Kolumne Klatsch: Kaninchen heißt jetzt Hühnchen

Für Kinder und Amerikaner muss Fleisch aussehen, als habe es nichts mit Tieren zu tun.

Die Leiterin des Sommersprachkurses an der Universität Tübingen hatte für den gemeinsamen Ausflug ihrer amerikanischen Sprachschüler ein Lokal mit Aussicht auf den Bodensee vorbestellt. Zum Essen sollte es Bodensee-Felchen geben.

Als die amerikanischen Studenten die Fische auf ihren Tellern sahen, sanft gebraten an der Haut mit Kartoffeln und feinem Wurzelgemüse, verzogen sie angeekelt ihr Gesicht. Sie weigerten sich, auch nur den Fisch zu versuchen, der da vor ihnen lag und noch aussah wie ein einmal lebendiger Fisch, mit Augen und Flossen. Sie kannten Fisch als Fischstäbchen, zurechtgeschnitten in gleichgroße Rechtecke und mit Panade umhüllt. Dass auch ihr Fischstäbchen einmal ein lebendiges Tier war, war ihnen entweder kein Gedanke wert - oder aber sie verdrängten es erfolgreich. Fast alle von ihnen bestellten ein anderes Gericht, dem man nicht mehr ansah, aus was es gemacht war.
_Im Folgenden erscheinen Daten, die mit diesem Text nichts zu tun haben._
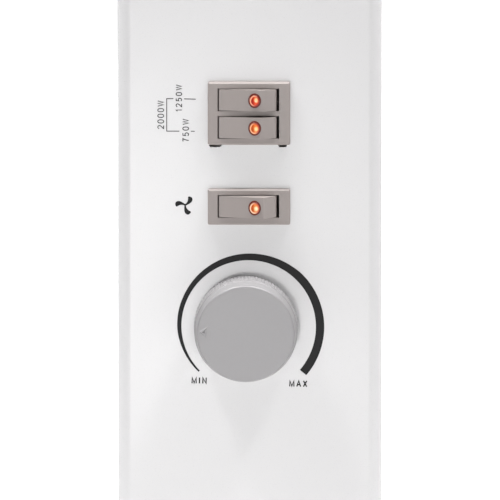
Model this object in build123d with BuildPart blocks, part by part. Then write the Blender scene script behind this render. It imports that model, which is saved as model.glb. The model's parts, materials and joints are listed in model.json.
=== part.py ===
from build123d import *
import os
import math

os.makedirs("parts", exist_ok=True)

# ---------------------------------------------------------------- main sizes
LENGTH = 520.0            # body, end cap to end cap
KNOB_OUT = 18.3           # knob front above the end face
XR = (LENGTH - KNOB_OUT) / 2   # control end face
XL = XR - LENGTH               # plain end face
XC = (XR + XL) / 2             # middle of the body
CAP_HALF = 52.5           # half depth of the body
CAP_Z0, CAP_Z1 = 39.0, 385.0
CAP_DEPTH = 32.0
CAP_WALL = 2.5
CAP_EDGE_R = 5.0
CAP_R_TOP, CAP_R_BOTTOM = 23.0, 9.0
SHEET = 0.8
CASE_IN = 1.0             # steel case sits this far inside the cap outline
CASE_X1 = XR - CAP_DEPTH
CASE_X0 = XL + CAP_DEPTH
SPIGOT = 10.0
FLANGE_IN = 32.0          # inner edge of the floor flanges
REAR_TOP = 352.0          # top edge of the rear panel
BULK_X1 = XC + 206.5      # bulkhead stations
BULK_X0 = XC - 206.5
FLOOR_T = 1.2
FLOOR_Z = CAP_Z0 + CASE_IN + SHEET        # 40.8
FLOOR_TOP = FLOOR_Z + FLOOR_T             # 42.0
FOOT_DX = 185.0
FOOT_W = 50.0

# control panel
Z_KNOB, Y_KNOB = 190.0, -1.5
Z_HEAT, Z_FAN = 276.3, 238.9
Y_BEZEL, Y_SW = -0.3, -0.55
BEZEL_T = 2.0
BEZEL_W = 32.8
HEAT_H, FAN_H = 24.4, 13.8
OPEN_HALF = 12.25
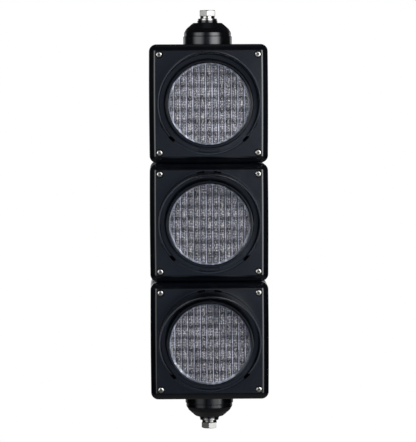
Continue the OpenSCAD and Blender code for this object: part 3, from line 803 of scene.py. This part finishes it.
def door_pad(section):
    """Raised strip under the bezel, low at its two ends."""
    half = math.radians(12.5)
    outline = fillet([(56.6, -1), (60.4, -1), (60.4, 1.4), (56.6, 1.4)], [0, 0, 0.45, 0.45], 3)
    steps = 24
    rings = []
    for k in range(steps + 1):
        a = math.radians(270) - half + 2 * half * k / steps
        lift = min(1.0, min(k, steps - k) / 1.5 + 0.35)
        rings.append([front_point(section, r * MM, -section.face_y + h * MM * (lift if h > 0 else 1), a)
                      for r, h in outline])
    bm = bmesh.new()
    closed_run(bm, rings)
    pad = finish_mesh(section.name + "_door_pad", bm, door_black)
    add_to_head(pad)


def door_mesh(section):
    door = door_shell(section)
    cut(door, [screw_recesses(section), foot_slots(section)])
    door_pad(section)
    keep(weigh_normals(door), "head", section.name + "_door")


def housing_mesh(section):
    joint, back = section.joint_y, section.back_y
    outer_levels = [(2 * WALL, joint), (JOINT_EDGE, joint), (0, joint + JOINT_EDGE)]
    outer_levels += [(inset, back - drop) for inset, drop in round_over(BACK_R, 7)]
    outer_levels.append((12 * MM, back))
    inner_levels = [(2 * WALL, joint + LEDGE), (WALL, joint + LEDGE)]
    inner_levels += [(WALL + inset, back - WALL - drop) for inset, drop in round_over(BACK_R - WALL, 3)]
    bm = bmesh.new()
    outer = skin(bm, inset_rings(section, outer_levels), wrap_rings=False)
    inner = skin(bm, inset_rings(section, inner_levels), wrap_rings=False)
    bm.faces.new(outer[-1])
    bm.faces.new(inner[-1])
    for j in range(len(outer[0])):
        k = (j + 1) % len(outer[0])
        bm.faces.new((outer[0][j], outer[0][k], inner[0][k], inner[0][j]))
    shell = finish_mesh(section.name + "_housing_shell", bm, housing_black)
    keep(weigh_normals(shell), "head", section.name + "_housing")


# ---------------- visors, bezels, lenses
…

Man kann sich nun prächtig amüsieren über die Nachfahren der einstigen Pioniere, die Büffel noch mit dem Lasso fingen und vor dem Lagefeuer mit dem Messer in Einzelteile zerlegten, bevor sie es genüsslich am Knochen abnagten. Aber auch hierzulande denken die wenigsten Menschen noch an ein Tier, wenn sie Fleisch beim Metzger kaufen oder ein Steak im Restaurant bestellen. Ein Schnitzel, ein knusprig gebratener Schweinebraten, ein rosaroter Lammrücken - man beißt hinein und will sich lieber nicht vorstellen, wie das Stück Fleisch einmal Teil eines Organismus gewesen ist.

Dabei fängt Essen eigentlich erst an Spaß zu machen, je genauer man sich mit den Körperteilen und Innereien des Tieres befasst und dabei immer mehr darüber erfährt, aus welchen Regionen die feinsten Leckereien stammen. Was aus einem ausgekochten Kalbskopf für Sülze gekocht werden kann. Wie herrlich sich der unansehnliche Pansen von Kalb oder Lamm, in feine Streifen geschnitten und in Rotwein geschmort, in wunderbare Kutteln verwandelt.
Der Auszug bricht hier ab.